Ricardo Fernandes: Há mais de 10 anos entrei no primeiro ano de um Programa Doutoral que houve transitoriamente numa parceria da Fundação Gulbenkian e da Fundação Champalimaud, com outros apoios - o Programa de Formação Médica Avançada. Foi uma iniciativa pioneira, liderada pela Professora Leonor Parreira, e que pretendia contribuir para colmatar a escassez de médicos investigadores. Há sempre um grau de excepção à norma e de risco em alguém que se envolve ao mesmo tempo nestes dois cenários. Fiz o Doutoramento em part-time e só parava a actividade clínica pontualmente. Isto para lhe dizer que não é nada fácil e que há décadas que se discute o tema, com ganhos que são relevantes mas muito progressivos. Inclusivamente fui provavelmente a primeira pessoa no país a beneficiar do Estatuto de Interno Doutorando, que me permitia fazer o Doutoramento ao mesmo tempo que fazia clínica e a vertente assistencial. Muitos dos colegas do Programa Doutoral optaram por ficar fora do país, com carreiras de enorme qualidade. Em iniciativas como o Dia da Investigação do GAPIC temos tentado trazer alguns deles à FMUL. Posso dizer-lhe que 10 anos depois as coisas melhoraram, as oportunidades e condições são maiores, mas há um caminho grande a percorrer para haver mais abertura para trajectórias médico-científicas de qualidade, que permita lidar com cada vez mais pressão do ponto de vista assistencial, mas também ser exigente na produção e impacto da investigação efectuada. Parte do problema é enquadrar e assumir estes percursos num quadro real de consultas que se acumulam, técnicas e intervenções por realizar, escalas de urgência por preencher... E atenção que as necessidades assistenciais são absolutamente legitimas, e a qualidade dos cuidados prestados deve estar no centro da boa investigação clínica. Para este projecto, era fundamental ter tempo. Nem de propósito a Direção da FMUL entrou como a third-party, acolhendo muito bem o projeto. Ao Centro Hospitalar Lisboa Norte tenho de agradecer em particular à actual Directora do Serviço de Pediatria Médica (Dra. Celeste Barreto) e Diretora de Departamento (Prof. Doutora Ana Isabel Lopes), à Direcção Clínica, além de toda a equipa da Unidade de Alergologia (coordenada pela Prof. Ana Neves) e meus colegas, por me terem permitido assumir este percurso nesta fase.

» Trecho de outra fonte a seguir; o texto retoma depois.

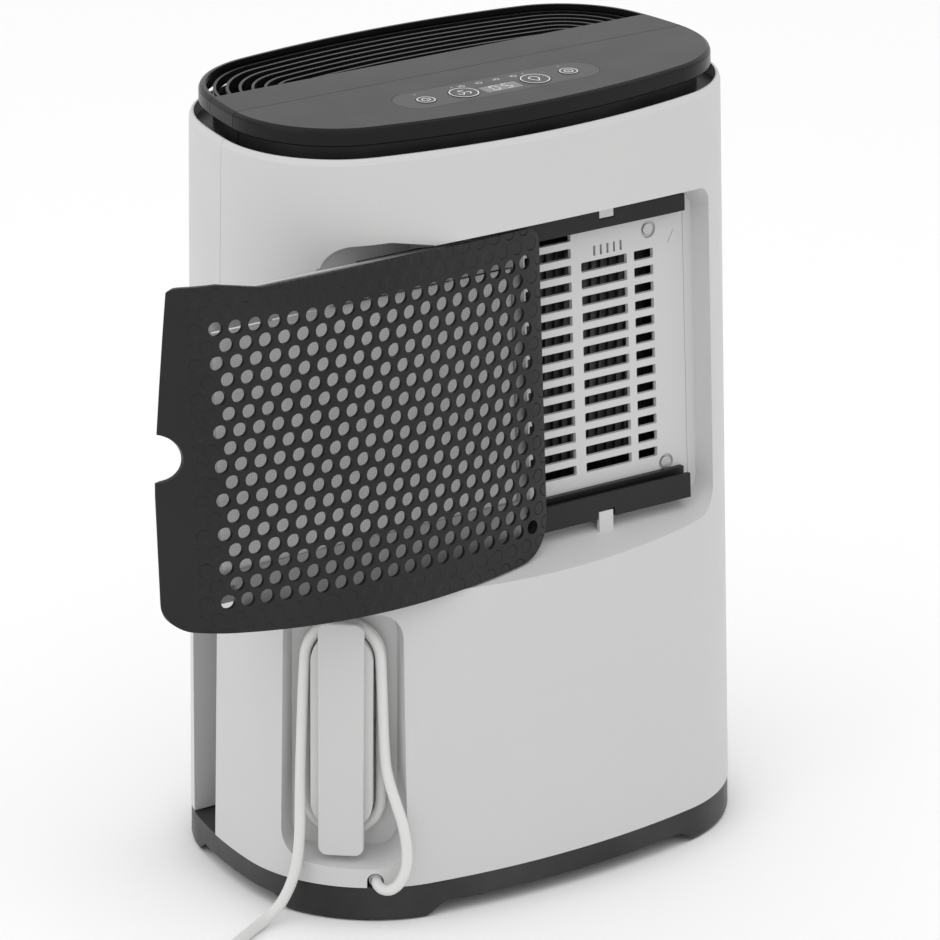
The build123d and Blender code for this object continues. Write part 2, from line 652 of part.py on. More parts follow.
MESH_X = (FRAME_LEFT - FRAME_BAR, FRAME_RIGHT + FRAME_BAR)
MESH_Z = (FRAME_LOW + FRAME_BAR, FRAME_HIGH - FRAME_BAR)
with BuildPart() as filter_frame:
    add(frame_slab(95.5, 98.5, FRAME_LEFT, FRAME_RIGHT, TONGUE_LOW, TONGUE_HIGH))
    add(frame_slab(98.5, FRAME_FACE, FRAME_LEFT, FRAME_RIGHT, FRAME_LOW, FRAME_HIGH))
    add(frame_slab(103.0, FRAME_FACE, 104.0, FRAME_RIGHT + 3, FRAME_HIGH - 1, 428.0))
    add(frame_slab(103.0, FRAME_FACE, 104.0, FRAME_RIGHT + 3, 222.0, FRAME_LOW + 1))
    add(frame_slab(90, 115, *MESH_X, *MESH_Z), mode=Mode.SUBTRACT)
    for bar in range(1, 5):
        bar_x = MESH_X[1] + bar * (MESH_X[0] - MESH_X[1]) / 5
        add(frame_slab(96, 103, bar_x + 1.2, bar_x - 1.2, *MESH_Z))
save(filter_frame, "filter_frame")

with BuildPart() as filter_mesh:
    add(frame_slab(103.1, 103.9, MESH_X[0] - 0.3, MESH_X[1] + 0.3, MESH_Z[0] + 1,
                   MESH_Z[1] - 1))
save(filter_mesh, "filter_mesh")

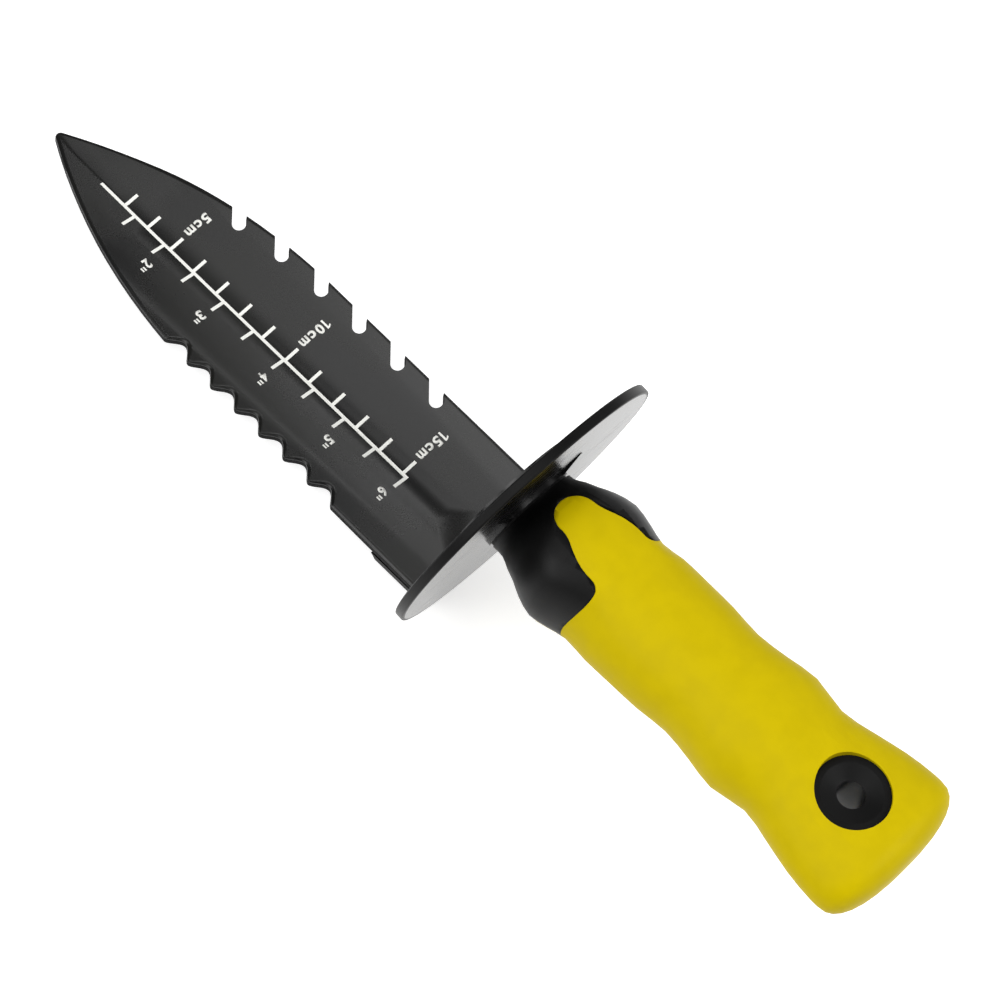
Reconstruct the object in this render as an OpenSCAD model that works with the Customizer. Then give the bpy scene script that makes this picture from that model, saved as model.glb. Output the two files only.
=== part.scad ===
// Hand trowel: a cranked and pressed steel blade, a hand guard and a two-part moulded handle.
// Millimetres. X runs along the handle axis toward the tip of the blade, Z is up on the
// hollow side of the blade, and the origin is where the handle axis meets the front face
// of the guard.

/* [Blade] */
// Distance from the guard to the tip of the blade
blade_reach = 193; // [170:1:215]
// Width of the blade
blade_w = 52; // [46:1:54]
// Thickness of the blade plate
blade_t = 2.5; // [2:0.1:3]
// How far the guard reaches below the valley of the blade
rim_reach = 3.4; // [2.8:0.2:6]
// Slope of each half of the blade beside its valley
valley_angle = 9; // [6:0.5:12]
// Radius of the dish across each half of the blade
dish_r = 200; // [120:10:400]
// Radius of the two arcs that draw the point of the blade
point_r = 195; // [160:5:240]
// Radius of the very tip
nose_r = 1.6; // [1:0.2:3]
// Length of the tip that is turned up
lift_len = 45; // [35:1:60]
// Radius that the tip is turned up to
lift_r = 420; // [300:10:800]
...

No início do mês de abril os membros-chave do consórcio europeu reuniram-se em Portugal para definir que ensaios clínicos académicos serão financiados. Após essa reunião cada hub do seu país reúne e define estratégias mais locais. Em Portugal pretende-se participar em 2 ou 3 ensaios clínicos académicos e outros tantos com promotores comerciais, apoiados pelo c4c.
Nestes 6 anos a visão é que o STAND4Kids crie uma rede de parceiros e contactos que possibilite uma sustentabilidade a médio e longo prazo. Pretende-se uma estrutura que estimule e sedimente devidamente a investigação pediátrica entre profissionais, e em que um dos pontos primordiais seja o fortalecimento dos laços de confiança com as famílias das crianças, que serão envolvidas neste projecto.